(Items from a data source)
========

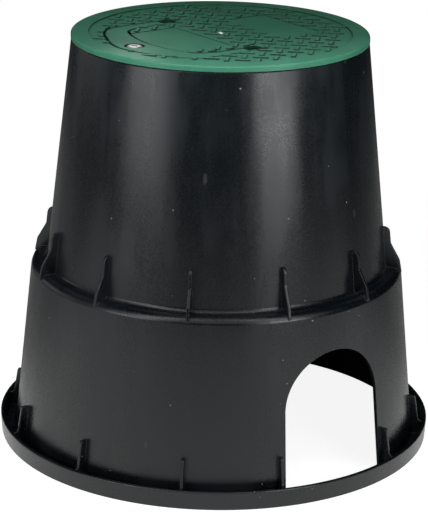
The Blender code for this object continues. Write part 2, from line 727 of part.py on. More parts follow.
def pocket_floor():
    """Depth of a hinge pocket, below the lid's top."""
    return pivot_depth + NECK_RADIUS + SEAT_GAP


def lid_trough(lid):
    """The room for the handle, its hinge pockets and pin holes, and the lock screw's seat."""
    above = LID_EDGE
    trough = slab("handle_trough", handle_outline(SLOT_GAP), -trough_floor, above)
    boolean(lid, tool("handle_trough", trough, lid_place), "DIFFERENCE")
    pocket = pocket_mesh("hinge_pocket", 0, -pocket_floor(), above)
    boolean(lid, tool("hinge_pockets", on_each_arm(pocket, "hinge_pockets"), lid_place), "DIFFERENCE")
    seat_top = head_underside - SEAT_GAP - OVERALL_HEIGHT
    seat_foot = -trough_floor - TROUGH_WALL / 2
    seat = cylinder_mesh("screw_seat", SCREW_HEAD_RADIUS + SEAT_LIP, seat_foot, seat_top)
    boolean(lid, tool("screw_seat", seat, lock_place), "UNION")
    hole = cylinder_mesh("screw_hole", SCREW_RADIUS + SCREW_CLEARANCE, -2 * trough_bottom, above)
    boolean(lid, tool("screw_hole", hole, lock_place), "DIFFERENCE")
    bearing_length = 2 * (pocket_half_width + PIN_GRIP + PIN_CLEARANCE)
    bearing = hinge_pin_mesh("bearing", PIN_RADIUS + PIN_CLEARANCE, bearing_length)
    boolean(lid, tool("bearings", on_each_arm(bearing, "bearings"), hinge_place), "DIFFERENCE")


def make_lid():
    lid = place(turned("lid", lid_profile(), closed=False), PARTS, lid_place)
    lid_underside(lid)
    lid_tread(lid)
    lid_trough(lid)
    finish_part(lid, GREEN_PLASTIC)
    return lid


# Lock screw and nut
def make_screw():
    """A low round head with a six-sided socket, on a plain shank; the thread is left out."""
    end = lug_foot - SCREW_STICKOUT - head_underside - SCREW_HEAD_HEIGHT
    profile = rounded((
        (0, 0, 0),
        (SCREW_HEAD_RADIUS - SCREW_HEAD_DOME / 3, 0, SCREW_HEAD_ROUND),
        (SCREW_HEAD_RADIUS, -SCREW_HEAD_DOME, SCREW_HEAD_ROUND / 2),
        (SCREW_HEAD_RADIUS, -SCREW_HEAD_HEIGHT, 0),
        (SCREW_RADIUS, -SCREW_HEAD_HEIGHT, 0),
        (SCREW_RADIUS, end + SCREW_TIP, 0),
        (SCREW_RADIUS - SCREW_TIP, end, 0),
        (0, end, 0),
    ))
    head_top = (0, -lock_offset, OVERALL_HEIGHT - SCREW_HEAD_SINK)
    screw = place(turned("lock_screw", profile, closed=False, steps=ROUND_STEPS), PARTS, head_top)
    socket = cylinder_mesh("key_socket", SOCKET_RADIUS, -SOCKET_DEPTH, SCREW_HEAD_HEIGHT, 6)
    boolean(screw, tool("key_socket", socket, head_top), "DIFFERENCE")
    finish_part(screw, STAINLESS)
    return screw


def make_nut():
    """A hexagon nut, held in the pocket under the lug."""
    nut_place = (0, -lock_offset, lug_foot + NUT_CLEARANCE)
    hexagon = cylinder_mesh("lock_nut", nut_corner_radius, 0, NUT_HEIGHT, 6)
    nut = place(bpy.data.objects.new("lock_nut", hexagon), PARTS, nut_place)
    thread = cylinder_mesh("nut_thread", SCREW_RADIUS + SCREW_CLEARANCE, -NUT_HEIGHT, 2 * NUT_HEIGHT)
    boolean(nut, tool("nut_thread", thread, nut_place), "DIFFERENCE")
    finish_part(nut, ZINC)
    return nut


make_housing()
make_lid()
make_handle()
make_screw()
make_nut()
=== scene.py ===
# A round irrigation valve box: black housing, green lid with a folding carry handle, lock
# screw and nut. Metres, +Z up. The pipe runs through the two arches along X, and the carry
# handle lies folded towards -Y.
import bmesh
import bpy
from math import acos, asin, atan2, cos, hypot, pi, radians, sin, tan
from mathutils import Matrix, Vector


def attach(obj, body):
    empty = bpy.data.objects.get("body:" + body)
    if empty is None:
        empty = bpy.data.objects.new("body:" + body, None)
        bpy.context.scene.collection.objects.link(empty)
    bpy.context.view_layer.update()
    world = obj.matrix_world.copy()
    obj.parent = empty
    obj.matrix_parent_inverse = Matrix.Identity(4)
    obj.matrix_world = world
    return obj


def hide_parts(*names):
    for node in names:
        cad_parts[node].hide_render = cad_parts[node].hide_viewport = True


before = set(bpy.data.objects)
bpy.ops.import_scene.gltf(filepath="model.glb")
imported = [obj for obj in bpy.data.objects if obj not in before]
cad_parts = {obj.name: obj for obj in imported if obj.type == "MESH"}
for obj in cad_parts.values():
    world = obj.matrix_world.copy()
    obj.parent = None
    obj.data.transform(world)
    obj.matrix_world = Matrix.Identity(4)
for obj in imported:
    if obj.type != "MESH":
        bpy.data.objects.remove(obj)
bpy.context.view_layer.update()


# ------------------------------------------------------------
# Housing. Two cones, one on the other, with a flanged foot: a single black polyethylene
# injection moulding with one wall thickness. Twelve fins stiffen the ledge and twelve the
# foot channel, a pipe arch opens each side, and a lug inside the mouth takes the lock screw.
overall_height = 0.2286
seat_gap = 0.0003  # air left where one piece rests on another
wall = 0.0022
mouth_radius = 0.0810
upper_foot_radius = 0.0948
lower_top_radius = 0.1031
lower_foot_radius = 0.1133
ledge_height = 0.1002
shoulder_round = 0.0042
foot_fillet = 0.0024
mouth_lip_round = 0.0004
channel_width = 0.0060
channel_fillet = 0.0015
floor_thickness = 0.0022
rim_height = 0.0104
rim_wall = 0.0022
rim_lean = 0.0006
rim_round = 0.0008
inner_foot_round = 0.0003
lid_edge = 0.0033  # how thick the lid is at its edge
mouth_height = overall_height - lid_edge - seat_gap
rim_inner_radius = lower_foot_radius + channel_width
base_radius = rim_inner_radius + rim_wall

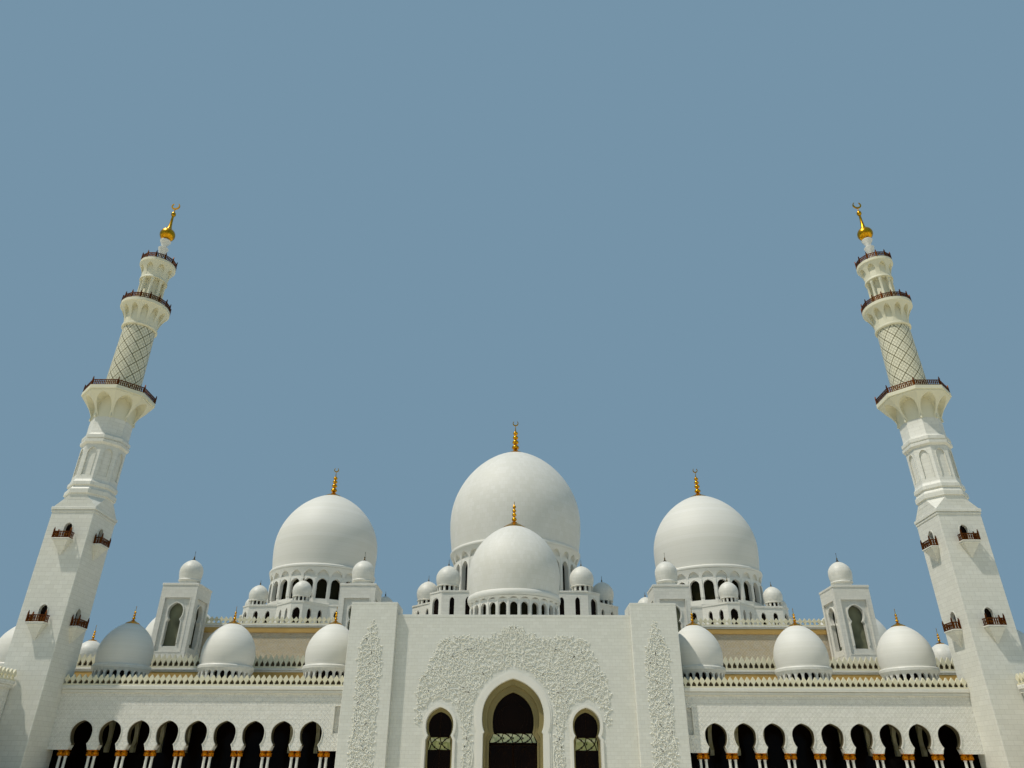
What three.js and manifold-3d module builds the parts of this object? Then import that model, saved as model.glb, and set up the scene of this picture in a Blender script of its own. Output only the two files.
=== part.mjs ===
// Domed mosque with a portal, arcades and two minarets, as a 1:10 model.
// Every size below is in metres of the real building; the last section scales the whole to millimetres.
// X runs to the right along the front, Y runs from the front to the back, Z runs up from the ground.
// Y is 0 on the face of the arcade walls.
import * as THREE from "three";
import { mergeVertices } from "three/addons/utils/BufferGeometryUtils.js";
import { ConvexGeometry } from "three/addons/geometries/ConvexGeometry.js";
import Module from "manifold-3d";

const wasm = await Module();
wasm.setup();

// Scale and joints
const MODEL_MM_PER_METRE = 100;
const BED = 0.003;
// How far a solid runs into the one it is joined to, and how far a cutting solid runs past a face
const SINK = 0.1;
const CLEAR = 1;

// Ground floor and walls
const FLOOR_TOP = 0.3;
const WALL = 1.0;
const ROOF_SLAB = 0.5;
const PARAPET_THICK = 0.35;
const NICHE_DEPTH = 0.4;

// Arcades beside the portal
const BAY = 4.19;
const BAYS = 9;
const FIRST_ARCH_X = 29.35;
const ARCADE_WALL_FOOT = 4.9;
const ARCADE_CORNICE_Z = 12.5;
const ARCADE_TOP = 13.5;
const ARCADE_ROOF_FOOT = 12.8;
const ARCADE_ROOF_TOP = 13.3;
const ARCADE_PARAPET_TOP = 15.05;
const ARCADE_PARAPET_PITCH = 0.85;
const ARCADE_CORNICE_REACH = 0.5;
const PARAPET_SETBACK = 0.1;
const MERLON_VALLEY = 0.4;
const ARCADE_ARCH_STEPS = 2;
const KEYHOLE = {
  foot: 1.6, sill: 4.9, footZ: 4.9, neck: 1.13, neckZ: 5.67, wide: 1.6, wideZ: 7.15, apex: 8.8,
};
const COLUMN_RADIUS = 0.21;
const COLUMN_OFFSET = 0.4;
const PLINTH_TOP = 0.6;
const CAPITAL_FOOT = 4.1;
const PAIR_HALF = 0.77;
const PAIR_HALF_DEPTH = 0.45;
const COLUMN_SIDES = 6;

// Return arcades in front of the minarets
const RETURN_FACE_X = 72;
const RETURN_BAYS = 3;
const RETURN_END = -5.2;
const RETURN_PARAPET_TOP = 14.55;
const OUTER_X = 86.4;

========

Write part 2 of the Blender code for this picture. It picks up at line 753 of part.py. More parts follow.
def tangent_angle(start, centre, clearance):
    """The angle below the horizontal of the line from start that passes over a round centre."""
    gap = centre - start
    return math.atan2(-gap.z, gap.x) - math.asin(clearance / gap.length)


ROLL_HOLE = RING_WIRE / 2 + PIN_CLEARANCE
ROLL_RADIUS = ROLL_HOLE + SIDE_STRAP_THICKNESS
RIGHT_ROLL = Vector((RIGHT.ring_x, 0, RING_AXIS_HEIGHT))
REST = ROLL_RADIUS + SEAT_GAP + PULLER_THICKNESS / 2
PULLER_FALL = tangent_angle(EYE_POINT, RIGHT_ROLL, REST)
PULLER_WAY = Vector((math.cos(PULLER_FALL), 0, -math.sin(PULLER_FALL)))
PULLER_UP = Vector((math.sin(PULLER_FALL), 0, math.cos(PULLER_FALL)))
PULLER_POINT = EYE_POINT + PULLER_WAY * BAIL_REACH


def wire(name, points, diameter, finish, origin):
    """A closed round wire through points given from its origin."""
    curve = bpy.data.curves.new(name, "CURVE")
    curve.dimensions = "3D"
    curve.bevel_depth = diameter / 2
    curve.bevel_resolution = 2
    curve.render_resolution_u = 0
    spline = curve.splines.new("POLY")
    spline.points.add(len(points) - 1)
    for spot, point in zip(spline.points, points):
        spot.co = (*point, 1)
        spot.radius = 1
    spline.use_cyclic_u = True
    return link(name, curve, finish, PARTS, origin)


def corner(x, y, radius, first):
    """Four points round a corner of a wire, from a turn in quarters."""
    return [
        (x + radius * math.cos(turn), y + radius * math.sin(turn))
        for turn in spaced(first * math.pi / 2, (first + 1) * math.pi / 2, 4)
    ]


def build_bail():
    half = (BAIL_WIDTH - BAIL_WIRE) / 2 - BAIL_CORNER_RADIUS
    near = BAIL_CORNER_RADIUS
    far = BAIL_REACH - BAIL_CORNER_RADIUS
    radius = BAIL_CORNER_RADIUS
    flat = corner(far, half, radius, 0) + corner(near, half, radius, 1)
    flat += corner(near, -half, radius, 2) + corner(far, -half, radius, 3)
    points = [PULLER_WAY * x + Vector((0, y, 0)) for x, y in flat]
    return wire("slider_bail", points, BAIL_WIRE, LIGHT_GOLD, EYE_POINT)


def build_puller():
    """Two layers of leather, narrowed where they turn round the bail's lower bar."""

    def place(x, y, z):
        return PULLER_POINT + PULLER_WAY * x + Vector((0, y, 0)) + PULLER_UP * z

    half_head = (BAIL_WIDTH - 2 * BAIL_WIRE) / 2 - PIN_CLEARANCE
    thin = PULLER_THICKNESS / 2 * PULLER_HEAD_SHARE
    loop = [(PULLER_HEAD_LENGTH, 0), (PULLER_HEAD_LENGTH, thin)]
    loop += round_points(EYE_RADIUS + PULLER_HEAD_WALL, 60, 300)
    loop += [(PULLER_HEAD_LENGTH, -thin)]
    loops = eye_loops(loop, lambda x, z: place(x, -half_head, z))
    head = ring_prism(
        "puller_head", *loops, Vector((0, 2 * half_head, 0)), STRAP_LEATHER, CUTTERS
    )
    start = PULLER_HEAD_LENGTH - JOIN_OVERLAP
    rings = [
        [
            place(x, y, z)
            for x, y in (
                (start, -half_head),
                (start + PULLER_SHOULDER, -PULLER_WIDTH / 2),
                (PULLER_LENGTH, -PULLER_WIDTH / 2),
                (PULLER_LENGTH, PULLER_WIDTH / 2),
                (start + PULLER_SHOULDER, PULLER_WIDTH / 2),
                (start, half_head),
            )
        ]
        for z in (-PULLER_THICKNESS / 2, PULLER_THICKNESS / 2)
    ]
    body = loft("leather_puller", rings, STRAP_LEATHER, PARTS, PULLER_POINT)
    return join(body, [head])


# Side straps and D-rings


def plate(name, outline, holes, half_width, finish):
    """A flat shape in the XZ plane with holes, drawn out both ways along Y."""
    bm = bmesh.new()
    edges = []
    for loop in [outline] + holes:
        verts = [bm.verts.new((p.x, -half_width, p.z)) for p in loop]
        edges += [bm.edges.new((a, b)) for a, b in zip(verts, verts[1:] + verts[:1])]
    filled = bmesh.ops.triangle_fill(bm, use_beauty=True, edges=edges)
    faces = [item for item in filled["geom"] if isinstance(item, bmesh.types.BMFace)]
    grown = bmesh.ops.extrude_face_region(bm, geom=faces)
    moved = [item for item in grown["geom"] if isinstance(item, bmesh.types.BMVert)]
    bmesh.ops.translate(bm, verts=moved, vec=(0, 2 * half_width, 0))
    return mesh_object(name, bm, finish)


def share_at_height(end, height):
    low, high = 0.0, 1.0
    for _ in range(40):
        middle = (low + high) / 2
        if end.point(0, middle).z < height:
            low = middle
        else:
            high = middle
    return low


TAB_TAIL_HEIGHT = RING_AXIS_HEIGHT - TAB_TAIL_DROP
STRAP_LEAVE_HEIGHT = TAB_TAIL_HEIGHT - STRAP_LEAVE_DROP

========

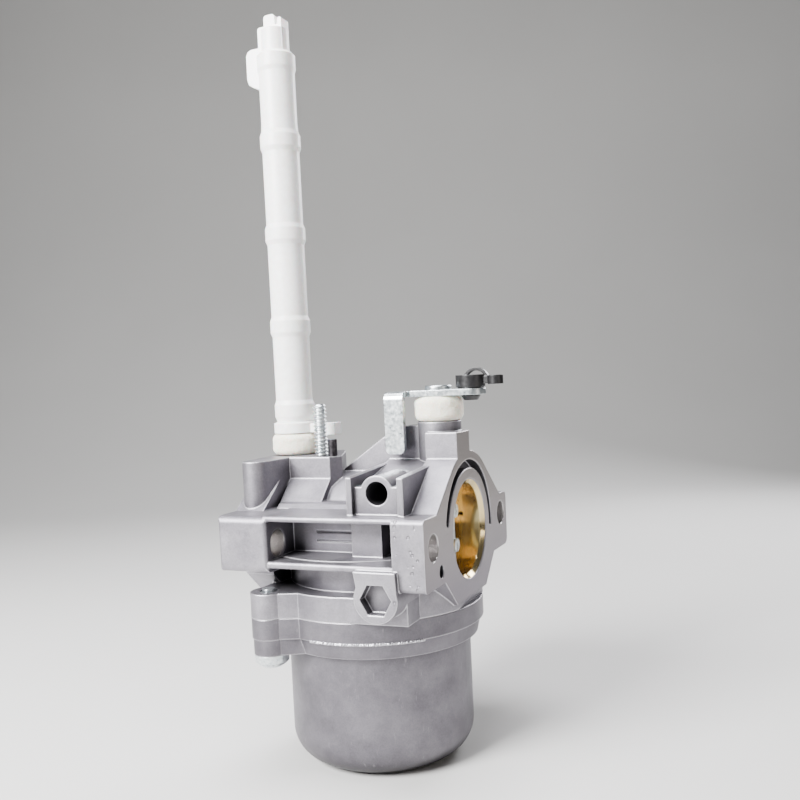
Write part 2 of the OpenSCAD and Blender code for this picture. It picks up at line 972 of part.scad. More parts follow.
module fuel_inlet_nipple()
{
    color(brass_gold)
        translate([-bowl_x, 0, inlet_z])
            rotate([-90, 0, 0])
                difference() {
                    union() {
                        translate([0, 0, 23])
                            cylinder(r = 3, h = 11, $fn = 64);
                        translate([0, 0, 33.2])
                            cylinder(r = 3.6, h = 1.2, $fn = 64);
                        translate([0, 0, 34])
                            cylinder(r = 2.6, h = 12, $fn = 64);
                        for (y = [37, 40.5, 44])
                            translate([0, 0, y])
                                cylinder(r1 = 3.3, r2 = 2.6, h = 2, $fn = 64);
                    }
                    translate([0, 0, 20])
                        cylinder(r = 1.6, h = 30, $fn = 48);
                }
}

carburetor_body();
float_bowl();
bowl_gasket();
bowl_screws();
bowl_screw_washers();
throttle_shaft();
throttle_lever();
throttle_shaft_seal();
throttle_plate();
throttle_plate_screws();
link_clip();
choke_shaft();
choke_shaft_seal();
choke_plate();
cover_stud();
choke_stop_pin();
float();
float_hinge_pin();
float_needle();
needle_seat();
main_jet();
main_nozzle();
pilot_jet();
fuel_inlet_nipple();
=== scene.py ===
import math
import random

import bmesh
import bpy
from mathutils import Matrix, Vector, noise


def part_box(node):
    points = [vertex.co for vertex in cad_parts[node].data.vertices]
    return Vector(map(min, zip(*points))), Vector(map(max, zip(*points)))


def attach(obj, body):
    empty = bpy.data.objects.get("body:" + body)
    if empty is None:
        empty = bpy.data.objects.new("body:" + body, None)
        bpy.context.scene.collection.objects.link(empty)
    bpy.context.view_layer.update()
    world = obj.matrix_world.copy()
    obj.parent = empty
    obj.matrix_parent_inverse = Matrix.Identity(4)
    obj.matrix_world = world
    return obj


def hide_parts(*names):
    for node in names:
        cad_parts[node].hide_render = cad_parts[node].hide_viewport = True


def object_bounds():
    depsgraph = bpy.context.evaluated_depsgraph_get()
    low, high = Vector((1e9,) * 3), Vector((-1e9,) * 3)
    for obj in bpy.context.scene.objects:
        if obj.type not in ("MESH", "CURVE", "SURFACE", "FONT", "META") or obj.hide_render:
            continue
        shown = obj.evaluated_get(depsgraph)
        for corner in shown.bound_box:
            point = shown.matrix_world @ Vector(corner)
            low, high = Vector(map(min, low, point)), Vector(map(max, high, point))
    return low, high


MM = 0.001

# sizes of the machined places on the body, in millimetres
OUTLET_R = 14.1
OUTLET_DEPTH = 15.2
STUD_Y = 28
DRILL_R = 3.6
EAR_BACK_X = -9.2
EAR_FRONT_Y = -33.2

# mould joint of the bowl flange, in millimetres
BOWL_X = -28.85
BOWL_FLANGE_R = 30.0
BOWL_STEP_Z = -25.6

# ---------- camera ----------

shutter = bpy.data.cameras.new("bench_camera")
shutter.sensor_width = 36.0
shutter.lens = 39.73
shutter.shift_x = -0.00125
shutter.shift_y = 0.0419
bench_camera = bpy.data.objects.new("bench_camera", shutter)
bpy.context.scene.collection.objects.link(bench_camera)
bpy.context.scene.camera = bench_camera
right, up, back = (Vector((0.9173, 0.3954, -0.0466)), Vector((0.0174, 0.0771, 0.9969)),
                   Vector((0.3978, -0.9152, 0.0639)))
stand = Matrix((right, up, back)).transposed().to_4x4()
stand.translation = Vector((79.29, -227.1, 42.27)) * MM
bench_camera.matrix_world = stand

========

Your task is to print the lines from the one containing "carburetor_body();" through the one containing "zip(*points))), Vector(map(max, zip(*points)))", exactly and with nothing added.

RIGHT ANSWER:
carburetor_body();
float_bowl();
bowl_gasket();
bowl_screws();
bowl_screw_washers();
throttle_shaft();
throttle_lever();
throttle_shaft_seal();
throttle_plate();
throttle_plate_screws();
link_clip();
choke_shaft();
choke_shaft_seal();
choke_plate();
cover_stud();
choke_stop_pin();
float();
float_hinge_pin();
float_needle();
needle_seat();
main_jet();
main_nozzle();
pilot_jet();
fuel_inlet_nipple();
=== scene.py ===
import math
import random

import bmesh
import bpy
from mathutils import Matrix, Vector, noise


def part_box(node):
    points = [vertex.co for vertex in cad_parts[node].data.vertices]
    return Vector(map(min, zip(*points))), Vector(map(max, zip(*points)))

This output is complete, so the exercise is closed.